### [OBJECTIVE]
In the records below, find the line that contains "Continue the three.js" and the line that contains "frames = pathFrames(line, Vector((0, -1, 0)))". Set down exactly those lines and every line between them, and nothing more.

#### DATA PROVIDED

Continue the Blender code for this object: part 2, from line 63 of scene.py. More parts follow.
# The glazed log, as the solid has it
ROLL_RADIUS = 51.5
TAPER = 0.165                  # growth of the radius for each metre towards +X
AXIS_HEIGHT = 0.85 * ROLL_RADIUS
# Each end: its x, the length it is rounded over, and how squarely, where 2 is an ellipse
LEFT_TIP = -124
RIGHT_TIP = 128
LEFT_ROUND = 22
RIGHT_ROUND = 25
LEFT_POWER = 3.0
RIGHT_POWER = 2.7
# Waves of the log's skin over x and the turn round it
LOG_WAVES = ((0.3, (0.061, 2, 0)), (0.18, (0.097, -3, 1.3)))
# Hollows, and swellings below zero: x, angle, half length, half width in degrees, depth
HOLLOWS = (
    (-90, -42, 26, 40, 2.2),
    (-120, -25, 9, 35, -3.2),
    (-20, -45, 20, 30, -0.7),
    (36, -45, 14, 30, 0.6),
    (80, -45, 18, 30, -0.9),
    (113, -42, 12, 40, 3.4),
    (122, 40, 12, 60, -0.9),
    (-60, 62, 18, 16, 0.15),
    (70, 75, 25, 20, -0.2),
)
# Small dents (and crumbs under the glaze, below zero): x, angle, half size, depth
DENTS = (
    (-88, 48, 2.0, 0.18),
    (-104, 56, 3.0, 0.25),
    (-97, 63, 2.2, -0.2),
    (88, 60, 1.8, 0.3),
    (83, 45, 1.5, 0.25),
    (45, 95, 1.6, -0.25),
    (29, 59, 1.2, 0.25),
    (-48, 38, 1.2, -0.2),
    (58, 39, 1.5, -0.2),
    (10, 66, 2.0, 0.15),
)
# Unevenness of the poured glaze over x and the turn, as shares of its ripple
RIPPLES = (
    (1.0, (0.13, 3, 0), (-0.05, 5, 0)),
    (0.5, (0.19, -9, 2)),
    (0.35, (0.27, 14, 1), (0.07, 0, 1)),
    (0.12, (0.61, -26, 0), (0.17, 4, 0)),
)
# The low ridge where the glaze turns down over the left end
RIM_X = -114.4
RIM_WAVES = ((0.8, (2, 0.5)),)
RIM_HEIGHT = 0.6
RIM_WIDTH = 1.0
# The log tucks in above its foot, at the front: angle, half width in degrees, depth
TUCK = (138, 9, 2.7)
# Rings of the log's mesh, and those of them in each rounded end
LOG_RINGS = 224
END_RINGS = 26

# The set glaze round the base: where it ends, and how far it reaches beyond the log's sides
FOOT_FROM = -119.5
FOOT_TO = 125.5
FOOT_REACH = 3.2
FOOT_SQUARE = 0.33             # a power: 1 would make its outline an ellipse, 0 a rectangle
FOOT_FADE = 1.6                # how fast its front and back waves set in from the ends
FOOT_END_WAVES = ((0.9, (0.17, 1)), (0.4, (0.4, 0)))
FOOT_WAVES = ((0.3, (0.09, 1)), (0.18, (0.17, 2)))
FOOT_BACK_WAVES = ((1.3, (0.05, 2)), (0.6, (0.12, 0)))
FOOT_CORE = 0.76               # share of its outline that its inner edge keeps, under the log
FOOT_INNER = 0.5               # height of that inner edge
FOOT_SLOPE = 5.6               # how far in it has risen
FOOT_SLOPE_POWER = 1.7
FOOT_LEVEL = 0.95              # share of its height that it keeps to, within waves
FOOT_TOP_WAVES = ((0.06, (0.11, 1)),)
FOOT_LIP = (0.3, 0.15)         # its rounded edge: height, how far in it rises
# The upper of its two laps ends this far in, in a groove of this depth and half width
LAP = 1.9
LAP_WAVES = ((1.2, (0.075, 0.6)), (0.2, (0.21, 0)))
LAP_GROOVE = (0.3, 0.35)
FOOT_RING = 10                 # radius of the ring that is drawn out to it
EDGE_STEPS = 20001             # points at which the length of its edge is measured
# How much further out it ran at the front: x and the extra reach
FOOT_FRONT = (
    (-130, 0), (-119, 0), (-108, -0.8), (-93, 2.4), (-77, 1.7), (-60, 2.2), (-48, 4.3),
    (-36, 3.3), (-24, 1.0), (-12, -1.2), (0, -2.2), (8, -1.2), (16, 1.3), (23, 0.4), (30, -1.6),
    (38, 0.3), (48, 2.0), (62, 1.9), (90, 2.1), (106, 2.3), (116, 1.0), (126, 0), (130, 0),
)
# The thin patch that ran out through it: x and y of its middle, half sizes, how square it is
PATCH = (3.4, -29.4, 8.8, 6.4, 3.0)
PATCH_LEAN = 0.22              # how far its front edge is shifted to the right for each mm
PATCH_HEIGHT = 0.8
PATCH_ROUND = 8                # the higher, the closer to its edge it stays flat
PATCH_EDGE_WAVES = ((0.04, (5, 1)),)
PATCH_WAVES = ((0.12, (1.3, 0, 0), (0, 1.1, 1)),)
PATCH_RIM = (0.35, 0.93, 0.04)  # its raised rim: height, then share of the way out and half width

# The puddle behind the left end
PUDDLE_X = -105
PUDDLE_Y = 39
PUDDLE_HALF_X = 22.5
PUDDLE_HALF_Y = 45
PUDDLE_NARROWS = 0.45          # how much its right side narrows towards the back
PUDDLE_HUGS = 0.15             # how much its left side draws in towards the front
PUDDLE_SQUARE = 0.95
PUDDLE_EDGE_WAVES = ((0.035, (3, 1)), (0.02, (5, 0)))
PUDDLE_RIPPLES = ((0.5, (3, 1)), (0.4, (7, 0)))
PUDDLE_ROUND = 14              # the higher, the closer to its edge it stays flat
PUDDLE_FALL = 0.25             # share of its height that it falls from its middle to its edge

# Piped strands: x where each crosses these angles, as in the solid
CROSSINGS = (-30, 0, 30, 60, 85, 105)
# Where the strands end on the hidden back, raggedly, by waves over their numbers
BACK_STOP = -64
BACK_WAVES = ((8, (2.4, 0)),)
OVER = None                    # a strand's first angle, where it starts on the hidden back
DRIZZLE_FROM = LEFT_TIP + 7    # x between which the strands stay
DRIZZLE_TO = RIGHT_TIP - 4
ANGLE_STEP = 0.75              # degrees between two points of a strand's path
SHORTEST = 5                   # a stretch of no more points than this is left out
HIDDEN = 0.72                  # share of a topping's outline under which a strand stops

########
#### DATA PROVIDED

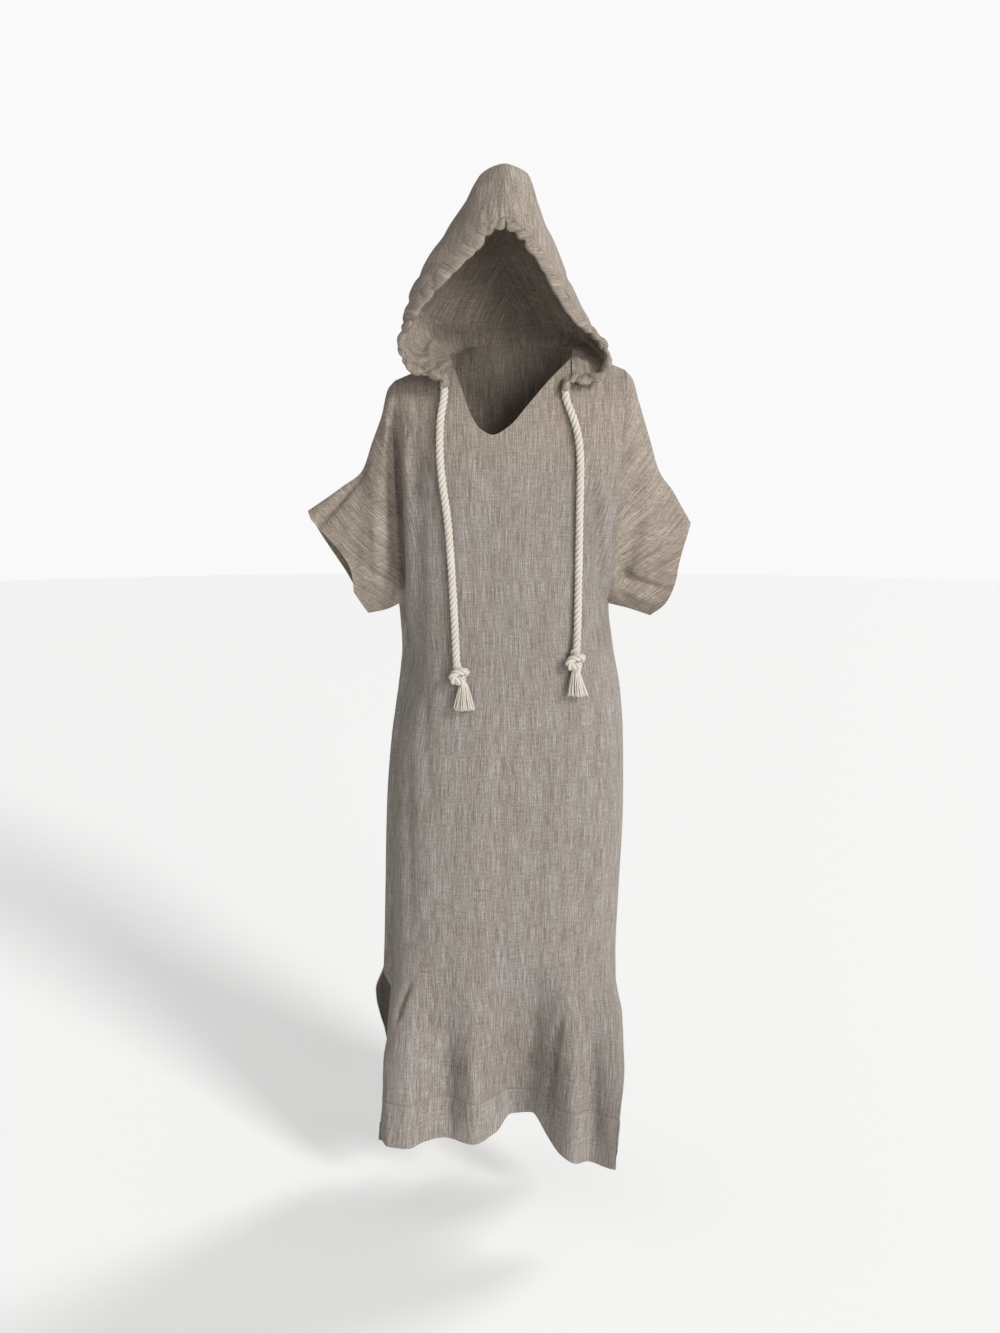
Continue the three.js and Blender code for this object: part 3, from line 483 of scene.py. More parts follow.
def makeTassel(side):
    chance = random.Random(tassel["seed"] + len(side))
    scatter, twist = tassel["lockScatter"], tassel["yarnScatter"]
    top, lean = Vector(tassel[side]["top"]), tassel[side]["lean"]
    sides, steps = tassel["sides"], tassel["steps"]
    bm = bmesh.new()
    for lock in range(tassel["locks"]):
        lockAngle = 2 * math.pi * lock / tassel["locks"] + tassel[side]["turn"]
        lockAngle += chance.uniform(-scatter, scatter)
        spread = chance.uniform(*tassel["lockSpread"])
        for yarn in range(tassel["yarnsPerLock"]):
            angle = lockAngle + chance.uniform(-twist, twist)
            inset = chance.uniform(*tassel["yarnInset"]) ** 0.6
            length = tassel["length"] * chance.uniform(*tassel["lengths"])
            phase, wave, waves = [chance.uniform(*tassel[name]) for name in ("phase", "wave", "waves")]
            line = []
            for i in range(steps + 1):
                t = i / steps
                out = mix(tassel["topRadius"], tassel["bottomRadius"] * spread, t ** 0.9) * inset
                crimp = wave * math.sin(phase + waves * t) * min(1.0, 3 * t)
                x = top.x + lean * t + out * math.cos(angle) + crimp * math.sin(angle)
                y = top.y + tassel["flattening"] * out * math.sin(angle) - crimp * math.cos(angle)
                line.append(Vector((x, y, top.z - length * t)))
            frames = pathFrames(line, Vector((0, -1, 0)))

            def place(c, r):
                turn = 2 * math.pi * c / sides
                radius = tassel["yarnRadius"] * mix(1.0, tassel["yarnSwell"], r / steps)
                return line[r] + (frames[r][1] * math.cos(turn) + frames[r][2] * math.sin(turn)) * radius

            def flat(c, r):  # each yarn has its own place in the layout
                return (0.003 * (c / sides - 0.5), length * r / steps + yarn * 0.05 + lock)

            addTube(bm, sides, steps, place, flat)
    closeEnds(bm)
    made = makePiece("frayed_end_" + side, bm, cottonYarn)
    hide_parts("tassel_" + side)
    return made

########
#### DATA PROVIDED

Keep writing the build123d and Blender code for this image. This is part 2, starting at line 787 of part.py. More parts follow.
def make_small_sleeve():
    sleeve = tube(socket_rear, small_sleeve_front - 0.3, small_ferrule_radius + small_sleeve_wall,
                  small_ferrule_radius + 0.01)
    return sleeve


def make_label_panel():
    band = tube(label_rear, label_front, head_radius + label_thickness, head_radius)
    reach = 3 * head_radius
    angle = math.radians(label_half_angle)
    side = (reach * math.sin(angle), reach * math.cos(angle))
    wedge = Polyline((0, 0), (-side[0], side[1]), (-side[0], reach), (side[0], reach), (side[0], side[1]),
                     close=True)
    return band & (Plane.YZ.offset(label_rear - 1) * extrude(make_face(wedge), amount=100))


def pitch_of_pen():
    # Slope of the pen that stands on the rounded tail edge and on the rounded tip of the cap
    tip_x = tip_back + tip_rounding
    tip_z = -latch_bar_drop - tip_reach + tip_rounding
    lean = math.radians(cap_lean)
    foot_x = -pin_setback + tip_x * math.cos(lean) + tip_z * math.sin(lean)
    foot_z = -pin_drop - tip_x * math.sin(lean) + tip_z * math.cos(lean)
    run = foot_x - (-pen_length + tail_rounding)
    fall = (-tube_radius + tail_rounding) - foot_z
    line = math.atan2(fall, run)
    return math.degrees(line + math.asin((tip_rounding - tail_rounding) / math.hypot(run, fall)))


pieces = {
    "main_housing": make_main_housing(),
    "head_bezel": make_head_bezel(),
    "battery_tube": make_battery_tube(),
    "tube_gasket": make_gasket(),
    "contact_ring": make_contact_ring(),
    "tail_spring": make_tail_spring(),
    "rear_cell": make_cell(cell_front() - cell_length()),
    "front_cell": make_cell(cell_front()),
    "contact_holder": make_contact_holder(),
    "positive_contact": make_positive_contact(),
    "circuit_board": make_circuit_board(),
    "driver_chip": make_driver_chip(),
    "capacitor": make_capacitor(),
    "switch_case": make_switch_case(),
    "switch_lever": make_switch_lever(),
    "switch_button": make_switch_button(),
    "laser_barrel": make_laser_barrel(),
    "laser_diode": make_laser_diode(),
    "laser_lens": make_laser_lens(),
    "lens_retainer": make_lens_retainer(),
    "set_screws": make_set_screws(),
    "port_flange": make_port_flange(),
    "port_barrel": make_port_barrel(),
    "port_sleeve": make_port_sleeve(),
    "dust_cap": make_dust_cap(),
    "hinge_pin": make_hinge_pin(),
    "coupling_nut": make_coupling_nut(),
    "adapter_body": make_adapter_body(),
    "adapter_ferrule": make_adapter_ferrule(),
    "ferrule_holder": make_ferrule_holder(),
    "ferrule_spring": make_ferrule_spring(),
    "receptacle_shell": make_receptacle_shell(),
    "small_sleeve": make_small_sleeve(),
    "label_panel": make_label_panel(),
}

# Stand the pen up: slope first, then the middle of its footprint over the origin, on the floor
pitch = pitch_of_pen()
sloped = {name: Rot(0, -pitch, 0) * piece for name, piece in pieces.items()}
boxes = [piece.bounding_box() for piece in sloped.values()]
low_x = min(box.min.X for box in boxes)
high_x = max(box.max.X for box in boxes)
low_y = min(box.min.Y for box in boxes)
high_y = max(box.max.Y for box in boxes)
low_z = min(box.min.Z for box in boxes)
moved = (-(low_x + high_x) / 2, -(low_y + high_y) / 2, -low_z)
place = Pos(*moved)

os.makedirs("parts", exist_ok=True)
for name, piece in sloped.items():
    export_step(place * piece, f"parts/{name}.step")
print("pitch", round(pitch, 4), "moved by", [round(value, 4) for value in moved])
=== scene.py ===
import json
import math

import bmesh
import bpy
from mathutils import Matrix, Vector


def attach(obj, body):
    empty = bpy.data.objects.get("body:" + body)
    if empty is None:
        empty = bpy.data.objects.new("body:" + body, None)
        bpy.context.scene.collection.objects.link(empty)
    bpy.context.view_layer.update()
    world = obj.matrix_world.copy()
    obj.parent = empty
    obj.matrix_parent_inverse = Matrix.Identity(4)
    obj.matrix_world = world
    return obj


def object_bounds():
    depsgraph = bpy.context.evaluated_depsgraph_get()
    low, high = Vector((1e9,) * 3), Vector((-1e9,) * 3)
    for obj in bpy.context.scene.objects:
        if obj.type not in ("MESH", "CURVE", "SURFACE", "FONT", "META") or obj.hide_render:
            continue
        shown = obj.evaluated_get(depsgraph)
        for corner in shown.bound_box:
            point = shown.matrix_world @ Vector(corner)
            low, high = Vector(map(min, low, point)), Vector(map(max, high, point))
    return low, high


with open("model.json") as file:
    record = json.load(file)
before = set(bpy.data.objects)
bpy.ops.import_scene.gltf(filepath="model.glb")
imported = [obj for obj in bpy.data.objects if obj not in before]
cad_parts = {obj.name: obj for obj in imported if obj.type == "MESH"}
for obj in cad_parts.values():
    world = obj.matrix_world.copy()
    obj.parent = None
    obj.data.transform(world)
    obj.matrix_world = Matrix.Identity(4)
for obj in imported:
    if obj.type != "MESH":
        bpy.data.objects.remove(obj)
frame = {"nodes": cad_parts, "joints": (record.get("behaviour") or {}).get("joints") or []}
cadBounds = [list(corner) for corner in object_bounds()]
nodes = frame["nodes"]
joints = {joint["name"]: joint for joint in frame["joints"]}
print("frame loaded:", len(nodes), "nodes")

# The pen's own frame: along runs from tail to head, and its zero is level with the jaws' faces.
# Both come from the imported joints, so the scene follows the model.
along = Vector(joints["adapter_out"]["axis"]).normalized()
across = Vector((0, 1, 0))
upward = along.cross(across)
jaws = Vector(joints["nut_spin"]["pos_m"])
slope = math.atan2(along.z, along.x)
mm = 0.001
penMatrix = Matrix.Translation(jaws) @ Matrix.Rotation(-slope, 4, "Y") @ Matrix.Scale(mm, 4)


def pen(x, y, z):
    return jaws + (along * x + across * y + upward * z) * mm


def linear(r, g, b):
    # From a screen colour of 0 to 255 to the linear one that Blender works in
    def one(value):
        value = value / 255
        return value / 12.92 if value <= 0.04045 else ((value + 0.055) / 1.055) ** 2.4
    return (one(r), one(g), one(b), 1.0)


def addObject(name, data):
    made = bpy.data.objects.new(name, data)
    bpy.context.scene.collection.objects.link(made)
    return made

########

### [OUTPUT BELOW]
Continue the three.js and Blender code for this object: part 3, from line 483 of scene.py. More parts follow.
def makeTassel(side):
    chance = random.Random(tassel["seed"] + len(side))
    scatter, twist = tassel["lockScatter"], tassel["yarnScatter"]
    top, lean = Vector(tassel[side]["top"]), tassel[side]["lean"]
    sides, steps = tassel["sides"], tassel["steps"]
    bm = bmesh.new()
    for lock in range(tassel["locks"]):
        lockAngle = 2 * math.pi * lock / tassel["locks"] + tassel[side]["turn"]
        lockAngle += chance.uniform(-scatter, scatter)
        spread = chance.uniform(*tassel["lockSpread"])
        for yarn in range(tassel["yarnsPerLock"]):
            angle = lockAngle + chance.uniform(-twist, twist)
            inset = chance.uniform(*tassel["yarnInset"]) ** 0.6
            length = tassel["length"] * chance.uniform(*tassel["lengths"])
            phase, wave, waves = [chance.uniform(*tassel[name]) for name in ("phase", "wave", "waves")]
            line = []
            for i in range(steps + 1):
                t = i / steps
                out = mix(tassel["topRadius"], tassel["bottomRadius"] * spread, t ** 0.9) * inset
                crimp = wave * math.sin(phase + waves * t) * min(1.0, 3 * t)
                x = top.x + lean * t + out * math.cos(angle) + crimp * math.sin(angle)
                y = top.y + tassel["flattening"] * out * math.sin(angle) - crimp * math.cos(angle)
                line.append(Vector((x, y, top.z - length * t)))
            frames = pathFrames(line, Vector((0, -1, 0)))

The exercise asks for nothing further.